There will be a fear that AI could hand the government yet another excuse to pay us even less. Well, they are going to do that anyway whether you introduce technology or not. I would prefer that for once we get ahead of the curve and embrace the future as opposed to playing catch up each time cut backs are announced.
Like nuclear energy, AI has the potential to be used for good or evil and the difference is simply down to the intentions of those who harness its power. Left in the hands of Amazon and combined with full automation of the dispensing process, it could unleash untold devastation to pharmacy as we know it, as we become yet another member of that growing list of ‘once useful skills’ that were replaced by computers.
However, if we could harness the power of AI in community pharmacy, it could give us the potential to revolutionise our processes, free us from the dispensary without losing control of dispensing. It would give us much needed time to establish new roles and pave the way towards data driven patient care. Right now, AI in PMR systems as part of clinical checks, would provide a way for us to meet our professional obligations without being involved in every transaction.

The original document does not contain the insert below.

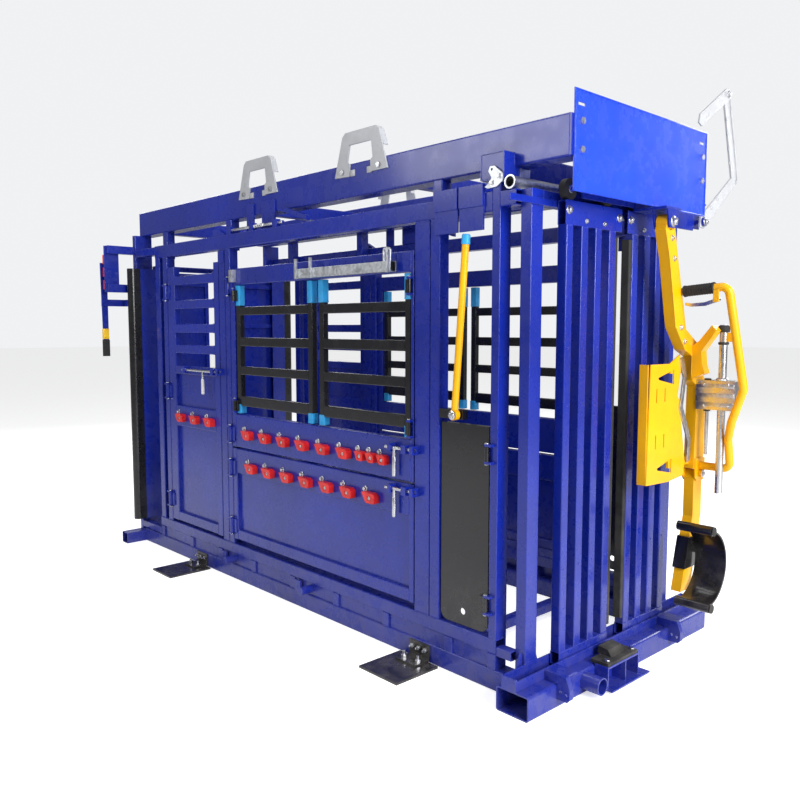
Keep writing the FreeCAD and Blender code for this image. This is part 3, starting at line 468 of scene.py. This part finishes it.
# ------------------------------------------------------------------ screws by the stop blocks
blocks = {
    "near_tail_door": [(x, 900, 90, 50) for x in (-1160, -980, -800)],
    "near_window_door": [(x, 862, 90, 50) for x in (-367, -191, -14, 160, 335, 508)] + [(x, 868, 58, 44) for x in (655, 735, 815)],
    "near_lower_door": [(x, 672, 90, 50) for x in (-336, -161, 14, 190, 366, 538, 709)],
}
for body, bl in blocks.items():
    bm = bmesh.new()
    for i, (x, z, w, h) in enumerate(bl):
        add_hexbolt(bm, D(x - 9, YO, z + h + 9), Vector((0, -1, 0)), 0.018, 0.010)
        add_lathe(bm, D(x + w * 0.58, YO - 26, z + h * 0.48), Vector((0, -1, 0)),
                  [(0, 0), (0, 0.0088), (0.0045, 0.0088), (0.0058, 0.0076), (0.0058, 0.0042), (0.003, 0.0040), (0.003, 0)], 20)
    make(body + "_screws", bm, ZINC, body)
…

I present these options as if we have a choice in the matter. Having read the recent rumblings of Amazon making moves in the UK pharmacy space, this decision could soon be made for us.
As scary as it may sound, I believe it is now time we embrace technology to transform our role. Once we are free from the dispensary, perhaps then we will have the time to walk to that patient pacing in our pharmacy, sit them down and offer them something unique. This time what we have to offer will have been worth the wait, and this time it can’t be carried out by a machine.
Pharmacist Tariq Muhammad is CEO of Invatech Health.